Fermented vegetables add all sorts of beneficial bacteria to my gut that I would not otherwise have in my diet.
And, one more thing – both bone broth and fermented veggies are ‘cheap as chips’ to make.
It is becoming more and more apparent, in this fast-moving era of getting twice as much done in half the amount of time, that we are not getting enough sleep. This is making us sick. We are designed to need sleep. It’s when our bodies regenerate.
In my case, I had a home invasion just over ten years ago. Bit scary. Three men in balaclavas decided to have a look around my home at 4.30 in the morning and I caught them. Fortunately, they weren’t very interested in me. Just my stuff.
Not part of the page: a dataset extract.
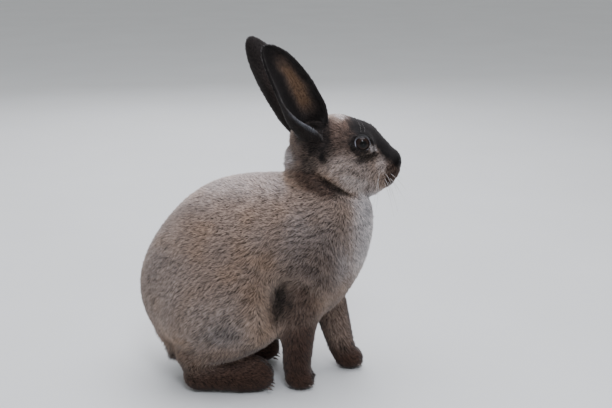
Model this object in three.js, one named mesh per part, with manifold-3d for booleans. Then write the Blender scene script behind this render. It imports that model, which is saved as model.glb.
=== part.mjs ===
// A rabbit with a short plush coat, sitting up on its haunches with its ears raised, at life size.
// The solids reach to the tips of the coat. Millimetres: +X runs from the tail to the nose,
// +Y to the animal's left, +Z up, and the floor that the feet rest on is z = 0.
import * as THREE from "three";
import Module from "manifold-3d";

const wasm = await Module();
wasm.setup();

// ---------------------------------------------------------------- driving sizes
const HIP_HALF_WIDTH = 75;
const SHOULDER_HALF_WIDTH = 57;
const CHEEK_HALF_WIDTH = 36;
const EYE_RADIUS = 9;
const EAR_HALF_WIDTH = 24.5;
const EAR_THICKNESS = 4.6;
const FORELEG_RADIUS = 18;
const HIND_FOOT_HALF_WIDTH = 18;
const CUT_GAP = 0.4; // thin cut between two neighbouring parts

const at = (x, y, z) => new THREE.Vector3(x, y, z);
const { degToRad, lerp, clamp, smoothstep } = THREE.MathUtils;

// ---------------------------------------------------------------- forms of flesh and coat
// A form is a function that gives the signed distance from a point to its surface, negative inside.

// Ellipsoid with half-axes r, its long axis raised by `pitch` degrees and swung left by `yaw`.
function lump(centre, r, pitch = 0, yaw = 0) {
  const turn = new THREE.Quaternion()
    .setFromEuler(new THREE.Euler(0, degToRad(-pitch), degToRad(yaw), "ZYX"))
    .invert();
  const q = at(0, 0, 0);
  return (p) => {
    q.copy(p).sub(centre).applyQuaternion(turn);
    const k0 = Math.hypot(q.x / r[0], q.y / r[1], q.z / r[2]);
    const k1 = Math.hypot(q.x / r[0] ** 2, q.y / r[1] ** 2, q.z / r[2] ** 2);
    return k0 < 1e-6 ? -Math.min(...r) : (k0 * (k0 - 1)) / k1;
  };
}

// Rod from a to b whose radius runs from ra to rb.
function limb(a, b, ra, rb) {
  const line = new THREE.Line3(a, b);
  const near = at(0, 0, 0);
  return (p) => {
    const t = line.closestPointToPointParameter(p, true);
    return p.distanceTo(line.at(t, near)) - lerp(ra, rb, t);
  };
}

// Union of two distances that fills the crease between them over a width k.
function blend(a, b, k) {
  const h = Math.max(k - Math.abs(a - b), 0) / k;
  return Math.min(a, b) - (h * h * k) / 4;
}

// Joins forms in turn: each entry is [form, width of the fillet towards what came before it].
const joined = (entries) => (p) =>
  entries.slice(1).reduce((d, [form, k]) => blend(d, form(p), k), entries[0][0](p));

const LEFT = 1;
const RIGHT = -1;
const bothSides = (make) => [LEFT, RIGHT].flatMap(make);

// ---- trunk and neck
const trunkAndNeck = joined([
  [lump(at(-60, 0, 115), [93, HIP_HALF_WIDTH - 4, 91], 50), 0], // rump and belly
  [lump(at(-28, 0, 159), [80, HIP_HALF_WIDTH - 8, 85], 19), 40], // loin
  [lump(at(37, 0, 161), [68, SHOULDER_HALF_WIDTH - 2, 82]), 50], // ribs and withers
  [lump(at(74, 0, 194), [40, 38, 57]), 30], // breast
  ...bothSides((side) => [
    [lump(at(46, side * (SHOULDER_HALF_WIDTH - 21), 152), [33, 22, 46], -12), 16], // shoulder
  ]),
  [limb(at(64, 0, 205), at(60, 0, 262), 40, 31), 26], // throat
  [limb(at(57, 0, 236), at(48, 0, 286), 33, 26), 14], // nape
]);

// ---- head
const head = joined([
  [lump(at(75, 0, 282.5), [34.5, 30, 33], -8), 0], // skull
  [limb(at(103.5, 0, 282.5), at(129, 0, 263.5), 23, 16.5), 16], // bridge of the nose
  [lump(at(134, 0, 253), [11, 14, 19], -15), 10], // nose and lips
  ...bothSides((side) => [
    [lump(at(82, side * (CHEEK_HALF_WIDTH - 20), 257), [33, 20, 28], -14), 14], // cheek
    [lump(at(102, side * 19, 285), [16, 9, 14]), 8], // brow and lids
    [lump(at(122, side * 9, 252), [15, 11, 15], -15), 10], // whisker pad
    [limb(at(58, side * 15, 262), at(49, side * 17, 286), 16, 16), 9], // root of the ear
  ]),
  [lump(at(113, 0, 238), [14.5, 13, 16], -20), 12], // chin
]);

// ---- limbs; side is +1 on the left and -1 on the right
const thigh = (side) =>
  joined([
    [lump(at(-50, side * (HIP_HALF_WIDTH - 29), 100), [66, 34, 58], 16, side * -5), 0],
    [lump(at(-14, side * (HIP_HALF_WIDTH - 28), 92), [24, 25, 26]), 16], // knee
  ]);
const shank = (side) => limb(at(-18, side * 46, 78), at(-86, side * 38, 42), 20, 21);
const hindFootMiddle = 41;
const hindFoot = (side) =>
  joined([
    [limb(at(-80, side * hindFootMiddle, 18), at(-34, side * hindFootMiddle, 18.5), 19, 20), 0],
    [lump(at(-20, side * hindFootMiddle, 21), [28, HIND_FOOT_HALF_WIDTH, 22.5], -9), 8], // toes
  ]);
const forelegs = {
  left: { elbow: at(58, 28, 118), wrist: at(82, 29, 28), toes: at(92, 29, 12) },
  right: { elbow: at(36, -32, 118), wrist: at(32, -31, 28), toes: at(36, -31, 12) },
};
const foreleg = ({ elbow, wrist, toes }) =>
  joined([
    [limb(elbow, wrist, FORELEG_RADIUS + 6, FORELEG_RADIUS - 1.5), 0],
    [lump(toes, [18, FORELEG_RADIUS - 1.5, 14]), 10],
  ]);
const tail = limb(at(-114, 0, 61), at(-109, 0, 34), 21, 15);

const bodyOnHaunches = joined([
  [trunkAndNeck, 0],
  [head, 9],
  ...bothSides((side) => [
    [thigh(side), 20],
    [shank(side), 12],
  ]),
  [foreleg(forelegs.left), 16],
  [foreleg(forelegs.right), 16],
  [tail, 12],
]);
const body = joined([[bodyOnHaunches, 0], ...bothSides((side) => [[hindFoot(side), 9]])]);

// ---------------------------------------------------------------- from a form to a solid

// Manifold solid of a closed BufferGeometry whose shared vertices are already one.
function solidOf(geometry) {
  const vertProperties = new Float32Array(geometry.getAttribute("position").array);
  const triVerts = new Uint32Array(geometry.index.array);
  return new wasm.Manifold(new wasm.Mesh({ numProp: 3, vertProperties, triVerts }));
}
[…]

But – it messed badly with my ability to sleep.
Now, I make sure I’m in bed between 9.30 and 10pm. Every night.
And, I really understand the value of a good night’s sleep. But it took some work. And some time. And it involved resetting my circadian rhythms by implementing my own personal ‘Operation Sleepy Time’ ritual.
I’m pretty sure LM will tell you I’m a nicer person to be around as a result.
I didn’t know I was stressed. I didn’t know I was a constant worrier. Until I worked out that I was a complete stress head. And, on top of that, I managed to hide it from almost everyone. Can anyone relate?
Of all the changes I have made over the course of the past year, and that I continue to work on with the AIP, how I manage stress is the most difficult for me. By far. In fact, it’s a biggie for many people. Sarah Ballantyne wrote a great post on her personal battles with stress recently.
Coming up with strategies that work for you are key to managing stress. Yoga didn’t cut it for me. Meditating on my own sends me to sleep. But. I love walking in nature.
And, I’m a great fan of Andrew Weil’s 4-7-8 breathing technique.
We human beans are social creatures. Even us introverted types. Connecting with quality people really matters and has an impact on our health*. This AIP caper has unexpectedly connected me with an amazing and generous community of other autoimmune sufferers around the globe. I am immensely grateful.
So what now?
Now, I keep going on the protocol.
In terms of my diet, I keep slowly reintroducing foods. I know more of my food triggers than before. And, I know that these are different for everybody. Gluten will never be my friend. And, HS sufferers seem to have big problems with nightshades – so, I’m a little scared to try tomatoes and eggplant and chill. Although I do miss tomatoes dreadfully. Bizarrely, the odd white potato doesn’t seem to be an issue.
I keep working on managing stress and making sure I get enough sleep. I make sure I move everyday. Bella (the poodle) gets lots of love!
My autoimmune affliction has affected me in many ways – physically, emotionally, and no doubt psychologically. But, in a weird way, I’m a little bit grateful to have it.
Without it, I wouldn’t have overhauled my eating habits. I’m healthier now than I’ve been in years. People comment on how wonderful my skin looks. Me, who had chronic acne as a teenager.
I would not have addressed my stress levels and less-than-stellar sleeping routine. And, my hormones and gut health would have further deteriorated.
I am lucky. My autoimmune issues are not life threatening. I won’t die from HS. But, they have been serious enough to give me a big wake up call about what really matters to me – my health. My loved ones. A meaningful career.
And this past year on the autoimmune protocol has been life changing.
If you have any questions about the Autoimmune Protocol or Hidradenitis Suppurativa, feel free to drop me a line.
*conversely, spending too much time with ‘energy sucking’ people can be detrimental to your health!